Install fire alarms on all levels of your home, and check and change the batteries at least annually. Consider investing in a smart smoke detector which uses Wi-Fi to provide real-time updates and remote monitoring right on your smartphone or other mobile device.
Never leave candles unattended or near loose cloth like drapes or blankets. Also, make sure they are out of reach of children and that pets can’t knock them over.
Avoid an electrical fire by making sure that all appliances are in good working order and no wires are frayed. Don’t overload electrical outlets, either. In fact, it’s a smart practice to unplug small appliances like toasters when not in use.
Keep at least one fire extinguisher in your home—and check it annually to verify it is in good working order and up to date. Keep your fire extinguisher handy in the kitchen or near the fireplace.
Outdoor cooking appliances have the potential to cause fires as a result of gas leaks.
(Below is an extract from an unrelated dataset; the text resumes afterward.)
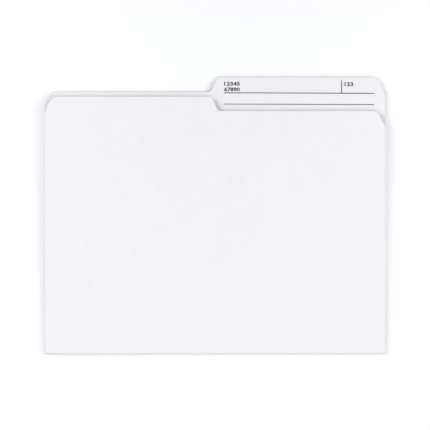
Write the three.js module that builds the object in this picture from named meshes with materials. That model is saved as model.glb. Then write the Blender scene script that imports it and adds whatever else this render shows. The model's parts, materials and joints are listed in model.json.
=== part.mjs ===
// A letter-size file folder of thin white board, lying closed on its back leaf.
// Millimetres. +X runs along the fold towards the tab's end, +Y from the fold to the tab, +Z up.
// The origin lies on the resting plane, under the middle of the folder's outline.

import * as THREE from 'three';

// Board
const BOARD_THICKNESS = 0.28;

// Outline of the cut sheet, heights measured from the fold's outer edge
const FOLDER_WIDTH = 298;
const BACK_LEAF_HEIGHT = 229.3;
const TAB_RISE = 12.7;
const TAB_WIDTH = 147.5;
const FRONT_LEAF_HEIGHT = 225.1;
const FRONT_UNDERCUT = 12.4;
const STEP_SHIFT = 0.9;

// Corners of the leaves
const CUT_SLOPE_DEGREES = 67.6;
const SLOPE_RADIUS = 4.2;
const END_CUT_RUN = 6.3;
const END_CUT_TOP_RADIUS = 7;
const END_KNEE_INSET = 2.8;
const END_KNEE_DROP = 9.6;
const END_KNEE_RADIUS = 6;
const END_CORNER_DROP = 13.2;
const END_CORNER_RADIUS = 4;
const FREE_CORNER_RUN = 8.2;
const FREE_CORNER_TOP_RADIUS = 4;
const KNEE_INSET = 3.2;
const KNEE_DROP = 5.1;
const KNEE_RADIUS = 6;
const BACK_CORNER_DROP = 13;
const FRONT_CORNER_DROP = 16;
const FREE_CORNER_SIDE_RADIUS = 12;

// Fold: a strip between two creases, which share the turn evenly
const STRIP_PITCH = 2.3;
const CREASE_CLEARANCE = 0.3;
const REST_OPENING_DEGREES = 0.7;

// Smoothness of the round corners
const ARC_STEPS = 6;

const CREASE_COUNT = 2;
const HALF_TURN = Math.PI;
const restOpening = THREE.MathUtils.degToRad(REST_OPENING_DEGREES);
const creaseTurn = (HALF_TURN - restOpening) / CREASE_COUNT;

// Each panel stops short of its crease line, so that its inner edge stays one clearance from its
// neighbour's while the fold is closed.
const creaseInset = (CREASE_CLEARANCE / 2 + (BOARD_THICKNESS / 2) * Math.sin(creaseTurn / 2))
  / Math.cos(creaseTurn / 2);

// The fold's outer edge is the outer face of the strip, at the end that leans out furthest.
const foldDepth = (STRIP_PITCH - creaseInset) * Math.cos(creaseTurn)
  + (BOARD_THICKNESS / 2) * Math.sin(creaseTurn);

const overallHeight = BACK_LEAF_HEIGHT + TAB_RISE;

const boardMaterial = (name, color) => {
  const material = new THREE.MeshStandardMaterial({ color, roughness: 0.85, metalness: 0 });
  material.name = name;
  return material;
};

// A closed outline from its corners, each given as [x, y, fillet radius]. A radius of 0 is a sharp
// corner, and a fillet takes at most half of either side next to it.
const filletedOutline = (corners) => {
  const shape = new THREE.Shape();
  corners.forEach(([x, y, radius], index) => {
    const corner = new THREE.Vector2(x, y);
    const before = new THREE.Vector2(...corners.at(index - 1));
    const after = new THREE.Vector2(...corners[(index + 1) % corners.length]);
    const toBefore = before.sub(corner);
    const toAfter = after.sub(corner);
    const halfAngle = toBefore.angleTo(toAfter) / 2;
    const room = Math.min(toBefore.length(), toAfter.length()) / 2;
    const tangent = Math.min(radius / Math.tan(halfAngle), room);
    const start = toBefore.clone().setLength(tangent).add(corner);
    if (index === 0) {
      shape.moveTo(start.x, start.y);
    } else {
      shape.lineTo(start.x, start.y);
    }
    if (radius > 0) {
      const reach = tangent / Math.cos(halfAngle);
      const bisector = toBefore.normalize().add(toAfter.clone().normalize()).setLength(reach);
      const centre = bisector.add(corner);
      const end = toAfter.setLength(tangent).add(corner);
      const clockwise = start.clone().sub(centre).cross(end.clone().sub(centre)) < 0;
      shape.absarc(
        centre.x,
        centre.y,
        tangent * Math.tan(halfAngle),
        Math.atan2(start.y - centre.y, start.x - centre.x),
        Math.atan2(end.y - centre.y, end.x - centre.x),
        clockwise,
      );
    }
  });
  shape.closePath();
  return shape;
};

// A panel of board of the given outline, its mid-plane on Z = 0.
const boardPanel = (name, outline, color) => {
  const geometry = new THREE.ExtrudeGeometry(outline, {
    depth: BOARD_THICKNESS,
    bevelEnabled: false,
    curveSegments: ARC_STEPS,
  });
  geometry.translate(0, 0, -BOARD_THICKNESS / 2);
  const panel = new THREE.Mesh(geometry, boardMaterial(name, color));
  panel.name = name;
  return panel;
};

const halfWidth = FOLDER_WIDTH / 2;
const tabStart = halfWidth - TAB_WIDTH;

// How far a slanted cut moves sideways over a given height.
const slopeRun = (height) => height / Math.tan(THREE.MathUtils.degToRad(CUT_SLOPE_DEGREES));

// The back leaf runs from the back crease towards +Y, with the tab over its right half.
const backLeafOutline = () => {
  const shoulder = BACK_LEAF_HEIGHT - foldDepth;
  const tabTop = shoulder + TAB_RISE;
  return filletedOutline([
    [-halfWidth, creaseInset, 0],
    [halfWidth, creaseInset, 0],
    [halfWidth, tabTop - END_CORNER_DROP, END_CORNER_RADIUS],
    [halfWidth - END_KNEE_INSET, tabTop - END_KNEE_DROP, END_KNEE_RADIUS],
    [halfWidth - END_CUT_RUN, tabTop, END_CUT_TOP_RADIUS],
    [tabStart, tabTop, SLOPE_RADIUS],
    [tabStart - slopeRun(TAB_RISE), shoulder, SLOPE_RADIUS],
    [-halfWidth + FREE_CORNER_RUN, shoulder, FREE_CORNER_TOP_RADIUS],
    [-halfWidth + KNEE_INSET, shoulder - KNEE_DROP, KNEE_RADIUS],
    [-halfWidth, shoulder - BACK_CORNER_DROP, FREE_CORNER_SIDE_RADIUS],
  ]);
};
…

Make sure your cylinders are in-date and that your equipment’s reasonably new and in good condition,” advises Superintendent Gary Williams, from Fire and Rescue NSW. “Also make sure the hose is relatively new and in good condition, and that you always turn off the gas at the cylinder after you’ve finished cooking. Also, make sure you don’t use outdoor cooking appliances indoors.”
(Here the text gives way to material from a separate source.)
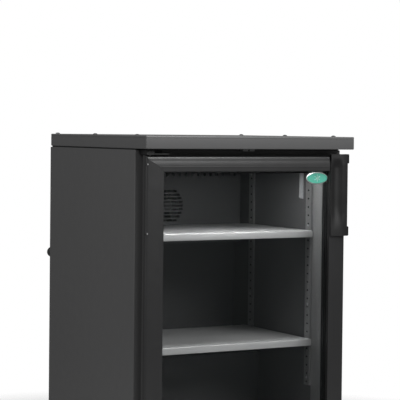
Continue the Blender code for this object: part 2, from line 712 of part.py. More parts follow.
def finned_block(name, facing, u, v, span, columns):
    """Upright fins threaded by three tubes, as one open lattice."""
    fin, tube, rows = 0.0016, 0.008, 2
    loops = [rectangle(u, v)]
    pitch = (u[1] - u[0] - fin) / columns
    height = (v[1] - v[0] - tube * (rows + 1)) / rows
    for i in range(columns):
        left = u[0] + fin + i * pitch
        for j in range(rows):
            low = v[0] + tube + j * (height + tube)
            loops.append(rectangle((left, left + pitch - fin), (low, low + height)))
    prism(name, facing, loops, span, "fin_aluminium")


def interior_fittings():
    """Lamp under the ceiling's front edge and the sensor's cover on the right wall."""
    ceiling = ROOM_TOP - CLEAR
    lamp = block("interior_lamp", (-0.210, 0.210), (-0.225, -0.207), (ceiling - 0.010, ceiling),
                 "lamp_lens")
    soften(lamp, 0.003, 2)
    sensor = block("sensor_cover", (0.2405, ROOM_HALF - CLEAR), (-0.151, -0.127),
                   (HEIGHT - 0.166, HEIGHT - 0.098), "light_plastic")
    soften(sensor, 0.003, 2)


# ---------------------------------------------------------------- machine compartment
def compressor():
    """Hermetic compressor can on its foot plate, with its terminal box."""
    at = (-0.110, 0.190, 0)
    low = CAB_BOTTOM + 0.0015 + CLEAR
    profile = [(0, low + 0.165), (0.030, low + 0.163), (0.050, low + 0.152), (0.060, low + 0.132),
               (0.063, low + 0.100), (0.066, low + 0.098), (0.066, low + 0.092),
               (0.063, low + 0.090), (0.062, low + 0.040), (0.052, low + 0.018),
               (0.030, low + 0.008), (0, low + 0.008)]
    can = turned("compressor", profile, at, "Z", "compressor_paint")
    foot = block("compressor_foot", (at[0] - 0.085, at[0] + 0.085), (0.140, 0.240),
                 (low + 0.006, low + 0.0105))
    pads = [block("compressor_pad", (at[0] + dx - 0.010, at[0] + dx + 0.010),
                  (at[1] + dy - 0.010, at[1] + dy + 0.010), (low, low + 0.008))
            for dx in (-0.070, 0.070) for dy in (-0.036, 0.036)]
    terminals = block("compressor_terminals", (at[0] + 0.052, at[0] + 0.088), (0.168, 0.212),
                      (low + 0.045, low + 0.095))
    join(can, foot, *pads, terminals)


def drip_tray():
    """Shallow tray on the compressor, where melt water evaporates."""
    low = CAB_BOTTOM + 0.0015 + 0.165 + 2 * CLEAR
    x, y = (-0.180, -0.040), (0.130, 0.250)
    tray = block("drip_tray", x, y, (low, low + 0.030), "black_plastic")
    wall = 0.002
    cut(tray, block("tray_hollow", (x[0] + wall, x[1] - wall), (y[0] + wall, y[1] - wall),
                    (low + wall, low + 0.05)))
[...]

If you can smell gas either outside or inside the home, turn the gas off and contact emergency services for assistance.
When it comes to internal gas appliances, it’s crucial to have the actual gas outlets installed by a licensed gas fitter.
Only buy quality electrical products that are safe and built to standard and that use them in the way they’ve been designed.
Substandard electrical cable represents a ticking time bomb for many unsuspecting households.
If you’ve had any work done on your house in the last five years or if you’ve purchased a home and don’t know its history, get your wiring checked.
Outside your home, overhanging tree branches can pose a safety hazard in windy situations – a branch could break loose and fall on someone. Make sure that if you have trees in your garden, they are trimmed regularly.
Have a look at whether there are any potential missiles (example trampolines) which may pose significant hazards during powerful winds – make sure that they are securely tied down.
Clogged roof gutters can pose a bushfire hazard – they can trigger serious structural failure during a big storm. Make sure that you clean out gutters on a regular basis.
Hopefully the information provided above will assist you to identify some significant safety hazards that are easy to miss at first glance.